Some of my favorite places to hike are Torreya State Park, here in the Panhandle, or the beaches in Sarasota. My husband Mike and I are very active and enjoy hiking and walking in locations large and small and as diverse as the Highline in New York or the Moors of Devon, England.
What would you do if you knew you wouldn’t fail?
If I knew I could not fail, I would run for President of the United States.
Read any good books lately?
As an avid reader, I have read many great books. I have particular interest in World War II-era nonfiction. I’m currently reading Before They Were Black Sheep by my good friend Pete Dunbar. The book is a collection of letters that Pete’s dad sent home during WWII. Pete’s editing makes the letters more than just correspondence with family; it connects the reader to the struggle the war-time soldier faced. Before Pete’s book I read Churchill Speaks, a collection of the great Prime Minister’s speeches over sixty-six years, from the beginning of his political career to his twilight years. I also love Under Cover by John Roy Carlson, which was first published in 1943 as an account of the journalist’s work fighting against subversive, anti-American forces working in the United States during the War. More than anything, his true story highlights the public relations efforts that Hitler and the Axis powers launched within our own borders. Finally, I still love Sneeches by Dr. Seuss. The book teaches a universal and ageless lesson: people strive so hard for one thing only to realize that they had everything they wanted and needed already. It reminds all of us, young and old, to stop and take a look around at how blessed we really are.
And last but not least, if you could pass any bill in the Legislature with no interference or opposition; what would it be?
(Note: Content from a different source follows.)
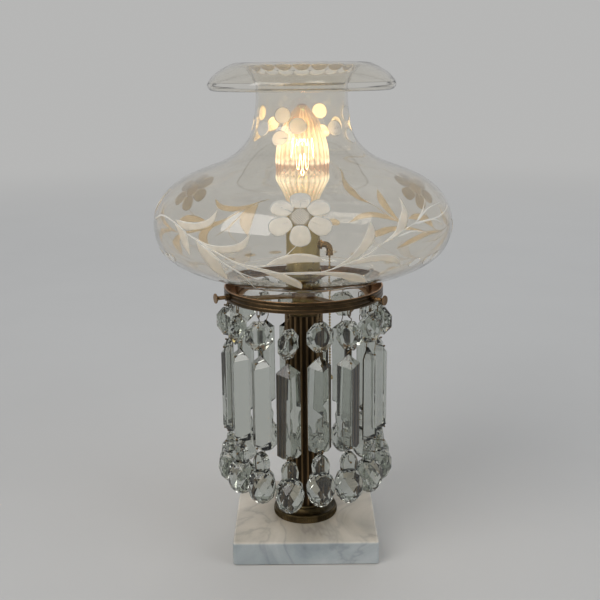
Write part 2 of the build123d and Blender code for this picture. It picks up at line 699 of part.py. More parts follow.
def crystal_ball():
    """Faceted ball under a flattened, drilled neck."""
    neck = BALL_NECK_DIA / 2
    waist = BALL_SHOULDER_DIA / 2
    neck_end = BALL_NECK_END_DIA / 2
    top = BALL_HEIGHT + BALL_NECK_HEIGHT
    widest = BALL_HEIGHT + BALL_NECK_HEIGHT / 2
    rings = [(BALL_CULET_DIA / 2, 0, 0)]
    for turn, (across, up) in enumerate(BALL_RINGS, start=1):
        rings.append((across * BALL_DIA / 2, up * BALL_HEIGHT, turn))
    last = len(BALL_RINGS) + 1
    rings += [
        (waist, BALL_HEIGHT, last),
        (neck, widest, last),
        ((neck + neck_end) / 2 + BALL_NECK_BULGE, (widest + top) / 2 + BALL_NECK_BULGE, last),
        (neck_end, top, last),
    ]
    ball = faceted(rings, BALL_SIDES)
    for side in (-1, 1):
        cheek = Box(BALL_DIA, BALL_DIA, BALL_NECK_HEIGHT, align=(Align.CENTER, Align.MIN, Align.MIN))
        cheek = Pos(0, BALL_NECK_THICK / 2, BALL_HEIGHT) * cheek
        ball -= Rot(0, 0, 90 + 90 * side) * cheek
    return ball - pin_hole(top - BALL_NECK_HOLE)


def aside(twist, distance, level):
    """Point behind a piece that has turned by twist; a negative distance is in front of it."""
    angle = math.radians(twist)
    return (-distance * math.sin(angle), distance * math.cos(angle), level)


def headed(wire, point):
    """Adds a round pin head at a wire's end."""
    return wire + Pos(*point) * Sphere(PIN_HEAD_DIA / 2)


def hanger(bead_twist, drop):
    """Ring round the hook's eye that runs down behind the bead and through its upper hole."""
    level = BEAD_CENTRE + BEAD_HOLE_SPACING / 2 - drop
    behind = bead_half_thickness() + PIN_DIA / 2 + WIRE_FIT
    front = aside(bead_twist, -bead_half_thickness() - bead_head_standoff(), level)
    ring_foot = (0, 0, HINGE_LEVEL - TOP_LINK_RADIUS)
    shoulder = aside(bead_twist, behind, BEAD_TOP - drop + PIN_DIA)
    points = [ring_foot, shoulder, aside(bead_twist, behind, level), front]
    ring = Pos(0, 0, HINGE_LEVEL) * Rot(0, 90, 0) * Torus(TOP_LINK_RADIUS, PIN_DIA / 2)
    return headed(ring + bent_wire(PIN_DIA, points, PIN_BEND), front)


def upper_pin(bead_twist, prism_twist, drop):
    """Pin from the bead's lower hole to the prism's upper hole."""
    bead_level = BEAD_CENTRE - BEAD_HOLE_SPACING / 2 - drop
    prism_level = PRISM_TOP - PRISM_TOP_HOLE - drop
    bead_behind = bead_half_thickness() + PIN_DIA / 2 + WIRE_FIT
    prism_behind = PRISM_BACK + PIN_DIA / 2 + WIRE_FIT
    reach = prism_head_reach(PRISM_TOP_HOLE, PRISM_ROOF_BEVEL)
    bead_front = aside(bead_twist, -bead_half_thickness() - bead_head_standoff(), bead_level)
    prism_head = aside(prism_twist, -reach, prism_level)
    points = [
        bead_front,
        aside(bead_twist, bead_behind, bead_level),
        aside(bead_twist, bead_behind, BEAD_FOOT - drop - PIN_DIA / 2),
        aside(prism_twist, prism_behind, PRISM_TOP - drop + PIN_DIA / 2),
        aside(prism_twist, prism_behind, prism_level),
        prism_head,
    ]
    return headed(headed(bent_wire(PIN_DIA, points, PIN_BEND), bead_front), prism_head)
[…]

I would push through a truly comprehensive energy package. Florida has all of the tools necessary to be number one in renewable energy production as well as energy conservation and efficiency. If we commit to it, we can level the playing field and truly open the energy market to real and fair competition. Utility rates would fall; our environment would be cleaner and safer; construction on new projects would increase; new companies would create thousands of new jobs. All of this could come from one commitment to a comprehensive strategy in one sector of our economy. Imagine what could happen if we were able to work together to bring the same kinds of policies to other sectors.